Sample Validation and Data-Driven Inspection
- Pre-installation Inspection: Use a 50x or higher digital microscope with light source to inspect the edge, observing its integrity, finish, and presence of burrs. This is the scientific tool to replace the "hand-touch method."
- Small-Batch Trial Cutting: Establish standard testing procedures. Record: initial pressure required to achieve stable burr-free cutting, product cross-section microscopic photo comparisons after 10,000 and 50,000 continuous die-cutting cycles, and edge wear morphology. Focus on the performance degradation curve, not a vague "total lifespan."
Supplier Capability Grading
Based on test results, upgrade suppliers from "material vendors" to "solution partners." Excellent suppliers should proactively analyze wear patterns of edges after trial cutting (whether normal wear, chipping, or rolling) and provide process adjustment recommendations.
V. On-Site Application Essentials for Maximizing Die Value
Even the best cutting die requires correct usage to realize its value:
- Precise Matching: Scientifically select edge angle, die height, and steel type based on material characteristics (hardness, thickness, adhesiveness, composition).
- Perfect Partner: Select backing pads (cushions) with appropriate hardness and flatness, and rotate/replace them promptly.

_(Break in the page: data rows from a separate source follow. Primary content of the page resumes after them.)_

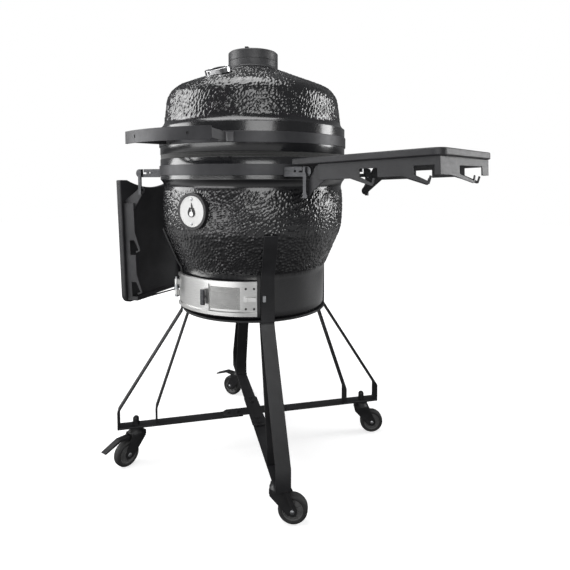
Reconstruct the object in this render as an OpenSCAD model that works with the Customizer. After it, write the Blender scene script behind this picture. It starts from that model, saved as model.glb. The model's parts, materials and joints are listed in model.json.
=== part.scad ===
// Kamado ceramic grill on a wheeled four-legged stand, with two folding side tables.
// The origin is on the floor under the axis of the bowl. +Z is up and the front faces -Y.
// Azimuths are measured from the front, positive towards +X.

/* [Ceramic shell] */
// Outer radius of the rims where the lid meets the base
rim_r = 282; // [280:1:284]
// Thickness of the ceramic wall
wall_t = 26; // [24:1:28]
// Underside of the base above the floor
base_z = 470; // [468:1:472]
// Top of the base rim
base_rim_z = 914; // [912:1:914]
// Underside of the lid rim
lid_rim_z = 927; // [927:1:929]
// Radius of the foot cylinder of the base
foot_r = 217; // [214:1:218]

/* [Bands and hinge] */
// Thickness of the steel bands
band_t = 3; // [2:0.5:4]
// Height of both bands
band_h = 29; // [24:1:32]
// Underside of the lower band
base_band_z = 866; // [864:1:868]
// Underside of the upper band
lid_band_z = 950; // [946:1:954]
// Distance from the bowl's axis to the lid hinge axis
hinge_y = 340; // [336:1:344]
// Height of the lid hinge axis
hinge_z = 905; // [903:1:907]
// Radius of the lid hinge pin
hinge_pin_r = 6; // [5:0.5:7]

/* [Handle] */
// Outer radius of the curved handle strip
handle_r = 400; // [390:1:410]
// Half of the angle that the strip covers
handle_half_a = 21.5; // [19:0.5:23]
// Height of the strip
handle_h = 32; // [28:1:36]

/* [Top vent and thermometer] */
// Radius of the cast vent top
vent_r = 76; // [72:1:78]
// Underside of the vent housing
vent_z = 1186; // [1184:1:1188]
// Top of the turning vent cap
vent_top_z = 1242; // [1238:1:1246]
// Radius of the thermometer case
thermo_r = 38; // [34:1:40]
// Distance of the thermometer from the bowl's axis, on the cone of the lid
thermo_dist = 165; // [160:1:170]

/* [Draft door] */
// Inner radius of the curved draft door plate
door_r = 228; // [227:1:229]
// Half of the angle that the door covers
door_half_a = 37.5; // [36:0.5:38]
// Lower edge of the door
door_z = 485; // [484:1:486]
// Height of the door
door_h = 95; // [93:1:96]

/* [Stand] */
// Width of the flat bars
bar_w = 38; // [34:1:42]
// Thickness of the flat bars
bar_t = 5; // [4:0.5:6]
// Radius at the outer end of the legs
leg_r = 417; // [410:1:424]
// Radius at the foot of the inner struts
strut_r = 307; // [300:1:314]
// Height at which legs and struts bend to the vertical
bend_z = 161; // [155:1:170]
// Underside of the horizontal beams
beam_z = 107; // [105:1:110]
// Radius of the caster stems
caster_r = 365; // [360:1:370]

/* [Casters] */
// Wheel radius
wheel_r = 37.5; // [36:0.5:38]
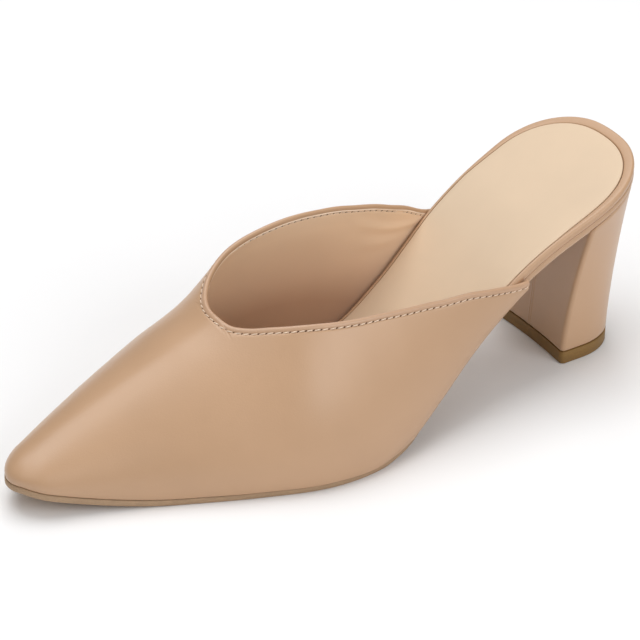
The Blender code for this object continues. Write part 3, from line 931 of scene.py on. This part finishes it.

Poor-quality or worn backing pads are the "number one killer" of cutting edges.
- Minimum Necessary Pressure: Use the lowest possible die-cutting pressure while ensuring complete cutting. Excessive pressure accelerates edge wear and deformation.

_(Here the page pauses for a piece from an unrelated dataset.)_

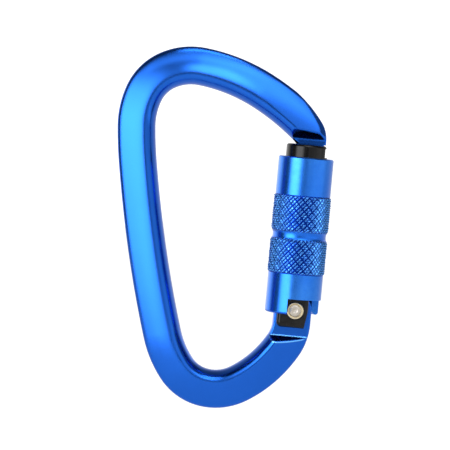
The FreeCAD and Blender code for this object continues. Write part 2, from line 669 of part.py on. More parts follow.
def make_sleeve():
    """The twist sleeve: knurled bands outside, a bore with a shoulder, and a corner notch."""
    body = new_body("locking_sleeve")
    turned(body, "sleeve_turning", [
        ("sleeve_bore + skirt_bevel", "0 - sleeve_foot"),
        ("sleeve_radius", "0 - sleeve_foot"),
        ("sleeve_radius", "low_knurl_start - knurl_bevel"),
        ("knurl_radius", "low_knurl_start"),
        ("knurl_radius", "groove_start"),
        ("groove_radius", "groove_start + groove_slope"),
        ("groove_radius", "groove_end - groove_slope"),
        ("knurl_radius", "groove_end"),
        ("knurl_radius", "high_knurl_end"),
        ("sleeve_radius", "high_knurl_end + knurl_bevel"),
        ("sleeve_radius", "sleeve_end - sleeve_edge"),
        ("sleeve_radius - sleeve_edge", "sleeve_end"),
        ("head_radius + running_gap", "sleeve_end"),
        ("head_radius + running_gap", "shoulder_top"),
        ("shoulder_radius", "shoulder_top"),
        ("shoulder_radius", "shoulder_foot"),
        ("sleeve_bore", "shoulder_foot"),
        ("sleeve_bore", "skirt_bevel - sleeve_foot")])
    rounded(body, "rim_rounding", "rim_round",
            lambda edge: is_circle_at(edge, "sleeve_radius", "0 - sleeve_foot"))

    notch = new_sketch(body, "notch", "XY_Plane", (0, 0, "notch_height"))
    draw_box(notch, ("0 - notch_left", "0 - 2 * knurl_radius"), ("2 * knurl_radius", "notch_back"))
    cut(body, "notch_cut", notch, "2 * (notch_height + sleeve_foot)", both_ways=False)

    # arc in the shoulder that lets the stop pin travel
    track = new_sketch(body, "stop_track", "XY_Plane", (0, 0, "shoulder_top"))
    start, end = "(90 - stop_angle)", "(90 + sleeve_turn + stop_angle)"
    near, far = "(shoulder_radius - stop_radius)", "(stop_place + stop_radius + stop_room)"
    draw_outline(track, [(f"{near} * cos{start}", f"{near} * sin{start}"),
                         (f"{far} * cos{start}", f"{far} * sin{start}"),
                         (f"{far} * cos{end}", f"{far} * sin{end}", far, 1),
                         (f"{near} * cos{end}", f"{near} * sin{end}")])
    cut(body, "stop_track_cut", track, "stop_length - stop_grip + stop_room", both_ways=False)

    leg = new_sketch(body, "leg_hole", "XY_Plane", (0, 0, "shoulder_foot"))
    draw_circle(leg, "coil_radius", "0", "coil_wire / 2 + seat_gap")
    cut(body, "leg_hole_cut", leg, "coil_leg + stop_room", both_ways=False, reverse=True)
    return body


# ---- small parts ----

def make_rivet():
    """The hinge rivet, with a dished head at each end."""
    body = new_body("hinge_rivet", tilted=False)
    body.Placement = Placement(Vector(), Rotation(Vector(1, 0, 0), 90))
    body.setExpression("Placement.Base.x", bound("pivot_x"))
    body.setExpression("Placement.Base.z", bound("pivot_z"))
    slope = "rivet_height - rivet_floor"
    half = [("rivet_radius", "fork_half"), ("rivet_head", "fork_half"),
            ("rivet_head", "fork_half + rivet_height"), ("rivet_dish", "fork_half + rivet_height"),
            (f"rivet_dish - ({slope})", "fork_half + rivet_floor"), ("0", "fork_half + rivet_floor")]
    mirrored = [(radius, f"0 - ({height})") for radius, height in reversed(half)]
    turned(body, "rivet_turning", half + mirrored)
    for name, rim in (("rivet_front_rim", "fork_half + rivet_height"),
                      ("rivet_back_rim", "0 - fork_half - rivet_height")):
        rounded(body, name, "rivet_rim", lambda edge: is_circle_at(edge, "rivet_head", rim))
    return body


def make_plunger():
    """The pin that the gate's spring presses on the tang."""
    body = new_body("gate_plunger")
    guide = "plunger_bore - running_gap"
    turned(body, "plunger_turning", [
        ("0", "plunger_start"), ("plunger_tip", "plunger_start"), ("plunger_tip", "guide_foot"),
        (guide, "guide_foot"), (guide, "guide_top"), ("plunger_pilot", "guide_top"),
        ("plunger_pilot", "guide_top + pilot_length"), ("0", "guide_top + pilot_length")])
    rounded(body, "tip_rounding", "plunger_round",
            lambda edge: is_circle_at(edge, "plunger_tip", "plunger_start"))
    return body


def make_bush():
    """The bush that guides the sleeve's lower end and carries its spring."""
    body = new_body("sleeve_bush")
    outer = "sleeve_bore - running_gap"
    turned(body, "bush_turning", [("neck_radius", "bush_foot"), (outer, "bush_foot"),
                                  (outer, "bush_top"), ("neck_radius", "bush_top")])
    leg = new_sketch(body, "bush_leg_hole", "XY_Plane", (0, 0, "bush_top"))
    draw_circle(leg, "coil_radius", "0", "coil_wire / 2 + seat_gap")
    cut(body, "bush_leg_hole_cut", leg, "coil_leg + stop_room", both_ways=False)
    return body


def make_ring():
    """The open ring that keeps the bush on the neck."""
    body = new_body("retaining_ring")
    inner = "neck_radius - ring_depth"
    turned(body, "ring_turning", [(inner, "ring_foot"), ("ring_radius", "ring_foot"),
                                  ("ring_radius", "bush_foot"), (inner, "bush_foot")], "ring_turn")
    return body


def make_stop_pin():
    """The pin in the gate's head that stands in the sleeve's track."""
    pin = doc.addObject("Part::Cylinder", "stop_pin")
    pin.Label = "stop_pin"
    pin.setExpression("Radius", bound("stop_radius"))
    pin.setExpression("Height", bound("stop_length"))
    foot = "(head_foot + stop_grip - stop_length)"
    pin.Placement = Placement(Vector(), Rotation(GATE_AXIS, value_of("gate_tilt")))
    pin.setExpression("Placement.Rotation.Angle", bound("gate_tilt"))
    pin.setExpression("Placement.Base.x", bound(f"hinge_x + {foot} * sin(gate_tilt)"))
    pin.setExpression("Placement.Base.y", bound("stop_place"))
    pin.setExpression("Placement.Base.z", bound(f"hinge_z + {foot} * cos(gate_tilt)"))
    doc.recompute()
    return pin


def make_coil(name, radius, wire, start, height, turns, legs):
    """A helical spring on the gate's axis. legs are (foot, length) of its straight ends."""
    helix = doc.addObject("Part::Helix", f"{name}_helix")
    helix.setExpression("Radius", bound(radius))
    helix.setExpression("Height", bound(height))
    helix.setExpression("Pitch", bound(f"{height} / {turns}"))
    helix.setExpression("Placement.Base.z", bound(start))
    ring = doc.addObject("Part::Circle", f"{name}_section")
    ring.Placement = Placement(Vector(), Rotation(Vector(1, 0, 0), 90))
    ring.setExpression("Radius", bound(f"{wire} / 2"))
    ring.setExpression("Placement.Base.x", bound(radius))
    ring.setExpression("Placement.Base.z", bound(start))
    doc.recompute()
    sweep = doc.addObject("Part::Sweep", f"{name}_sweep")
    sweep.Sections = [ring]
    sweep.Spine = (helix, [f"Edge{number}" for number in range(1, len(helix.Shape.Edges) + 1)])
    sweep.Solid = True
    sweep.Frenet = True
    doc.recompute()
    pieces = [sweep]
    for number, (foot, length) in enumerate(legs, 1):
        leg = doc.addObject("Part::Cylinder", f"{name}_leg_{number}")
        leg.setExpression("Radius", bound(f"{wire} / 2"))
        leg.setExpression("Height", bound(length))
        leg.setExpression("Placement.Base.x", bound(radius))
        leg.setExpression("Placement.Base.z", bound(foot))
        pieces.append(leg)
    whole = sweep
    if legs:
        whole = doc.addObject("Part::MultiFuse", f"{name}_whole")
        whole.Shapes = pieces
    doc.recompute()
    whole.Label = name
    tilt_into_place(whole)
    doc.recompute()
    return whole


def check_and_export(pieces):
    """Stops on any failed object, and writes one STEP file for each piece."""
    for item in doc.Objects:
        if any(state in item.State for state in ("Invalid", "Error")):
            raise RuntimeError(f"{item.Name} failed: {item.State}")
    os.makedirs("parts", exist_ok=True)
    for piece in pieces:
        shape = piece.Shape
        if shape.isNull() or not shape.isValid():
            raise RuntimeError(f"{piece.Label} has no valid shape")
        shape.exportStep(f"parts/{piece.Label}.step")
        print(f"{piece.Label:16s} solids {len(shape.Solids)} volume {shape.Volume:10.2f} mm3")


doc = FreeCAD.newDocument("locking_carabiner")
write_sheet(doc)
write_derived(doc)
frame = make_frame()
gate = make_gate()
sleeve = make_sleeve()
small_parts = [make_rivet(), make_plunger(), make_bush(), make_ring(), make_stop_pin()]
sleeve_spring = make_coil(
    "sleeve_spring", "coil_radius", "coil_wire", "coil_start", "coil_height", "coil_turns",
    [("bush_top - coil_leg", "coil_leg + coil_wire / 2 + seat_gap"),
     ("coil_start + coil_height", "coil_leg + coil_wire / 2 + seat_gap")])
gate_spring = make_coil(
    "gate_spring", "gate_coil_radius", "gate_wire", "gate_coil_start", "gate_coil_height",
    "gate_turns", [])
doc.recompute()
check_and_export([frame, gate, sleeve, *small_parts, sleeve_spring, gate_spring])
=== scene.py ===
# %% [markdown]
# # A locking carabiner, dressed for its portrait
# The carabiner is a forged aluminium bar, bent into a D and closed by a gate. A sleeve on the gate
# turns before the gate opens.

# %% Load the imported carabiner
import json
import math
import random

import bmesh
import bpy
from mathutils import Matrix, Vector


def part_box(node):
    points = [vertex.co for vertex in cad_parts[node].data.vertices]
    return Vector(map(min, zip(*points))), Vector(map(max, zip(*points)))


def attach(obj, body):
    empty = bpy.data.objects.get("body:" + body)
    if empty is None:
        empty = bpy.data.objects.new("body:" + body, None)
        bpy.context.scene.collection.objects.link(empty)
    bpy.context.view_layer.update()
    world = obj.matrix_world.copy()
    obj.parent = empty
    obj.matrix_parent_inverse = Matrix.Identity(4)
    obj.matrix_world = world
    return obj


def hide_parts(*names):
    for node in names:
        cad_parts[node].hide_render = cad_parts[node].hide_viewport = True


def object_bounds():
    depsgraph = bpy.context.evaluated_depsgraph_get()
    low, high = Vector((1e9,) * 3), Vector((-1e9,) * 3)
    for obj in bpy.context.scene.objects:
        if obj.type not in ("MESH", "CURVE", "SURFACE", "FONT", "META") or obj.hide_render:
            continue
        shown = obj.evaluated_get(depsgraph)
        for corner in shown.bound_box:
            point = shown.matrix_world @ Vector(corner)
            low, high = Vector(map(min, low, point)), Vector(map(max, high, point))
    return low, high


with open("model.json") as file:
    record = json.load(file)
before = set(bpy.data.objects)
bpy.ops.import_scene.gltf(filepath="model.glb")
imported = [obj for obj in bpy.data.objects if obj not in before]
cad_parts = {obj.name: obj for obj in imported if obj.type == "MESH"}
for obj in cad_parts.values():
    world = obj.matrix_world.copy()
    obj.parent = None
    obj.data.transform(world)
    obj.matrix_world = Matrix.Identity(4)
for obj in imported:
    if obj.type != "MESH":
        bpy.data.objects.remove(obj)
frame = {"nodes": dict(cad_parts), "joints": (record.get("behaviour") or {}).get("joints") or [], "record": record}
cad_low, cad_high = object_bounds()
MM = 0.001
nodes = frame["nodes"]
print("pieces:", sorted(nodes))

# %% [markdown]
# The gate leans about 12 degrees from upright, and everything on it is round about that leaning
# axis. Positions on it are easier in the gate's own frame: its origin on the axis beside the
# hinge, and Z along the axis. The sleeve's joint gives both, so nothing is measured by eye.

# %% The gate's own frame
joints = {joint["name"]: joint for joint in frame["joints"]}
gate_axis = Vector(joints["sleeve_twist"]["axis"]).normalized()
gate_origin = Vector(joints["sleeve_twist"]["pos_m"])
across = Vector((0, 1, 0)).cross(gate_axis)
GATE = Matrix((across, Vector((0, 1, 0)), gate_axis)).transposed().to_4x4()
GATE.translation = gate_origin
FROM_GATE = GATE.inverted()


def measure_on_gate(node):
    """Largest radius about the gate's axis, and lowest and highest point along it, in mm."""
    points = [FROM_GATE @ vertex.co for vertex in nodes[node].data.vertices]
    radius = max(math.hypot(point.x, point.y) for point in points)
    heights = [point.z for point in points]
    return radius / MM, min(heights) / MM, max(heights) / MM


sleeve_radius, sleeve_low, sleeve_high = measure_on_gate("locking_sleeve")
print(f"sleeve: radius {sleeve_radius:.2f} mm, from {sleeve_low:.2f} to {sleeve_high:.2f} mm")

# %% [markdown]
# The camera stands almost straight in front of the carabiner, a little above its middle, with a
# long lens. A long lens keeps the D true, as a wide one would swell whatever is nearest. The
# camera is rolled, so the carabiner leans as if it had just been set down.

# %% Camera
ROLL = math.radians(6.8)
ELEVATION = math.radians(2.2)
DISTANCE = 0.8            # metres
VIEW_WIDTH = 136.14 * MM
target = Vector((7.15 * MM, 0, -43.3 * MM))      # the point that the camera and lights face
backward = Vector((0, -math.cos(ELEVATION), math.sin(ELEVATION)))
level_up = Vector((0, math.sin(ELEVATION), math.cos(ELEVATION)))
camera_up = level_up * math.cos(ROLL) + Vector((1, 0, 0)) * math.sin(ROLL)
camera_right = camera_up.cross(backward)
camera = bpy.data.objects.new("camera", bpy.data.cameras.new("camera"))
bpy.context.collection.objects.link(camera)
camera.matrix_world = Matrix.Translation(target + backward * DISTANCE) @ Matrix(
    (camera_right, camera_up, backward)).transposed().to_4x4()
camera.data.sensor_width = 36
camera.data.lens = camera.data.sensor_width * DISTANCE / VIEW_WIDTH
camera.data.clip_start = 0.01
bpy.context.scene.camera = camera
bpy.context.scene.view_settings.view_transform = "Standard"
print(f"lens {camera.data.lens:.0f} mm at {DISTANCE} m")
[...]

- Cleaning and Maintenance: Regularly use dedicated cleaning agents to remove edge buildup, preventing corrosion and adhesive damage to the edge.
From "Experiential Intuition" to "Systematic Science"
In the die-cutting field, the understanding of cutting dies should evolve from a "mysterious black box" to an "analyzable, measurable, optimizable" engineering component. The core of a truly "good die" lies not in the "Japanese steel" or "German equipment" touted by suppliers, but in whether the final delivered micro-edge possesses scientifically defined sharpness, integrity, and rational design. By establishing a scientific system based on microscopic inspection, data-driven testing, and full lifecycle management, die-cutting engineering personnel can not only accurately judge die quality but also proactively guide the supply chain, maximizing die value, fundamentally solving burr problems, and achieving win-win outcomes in quality, cost, and efficiency.
This is the penetrating insight that engineering science grants us to cut through the haze.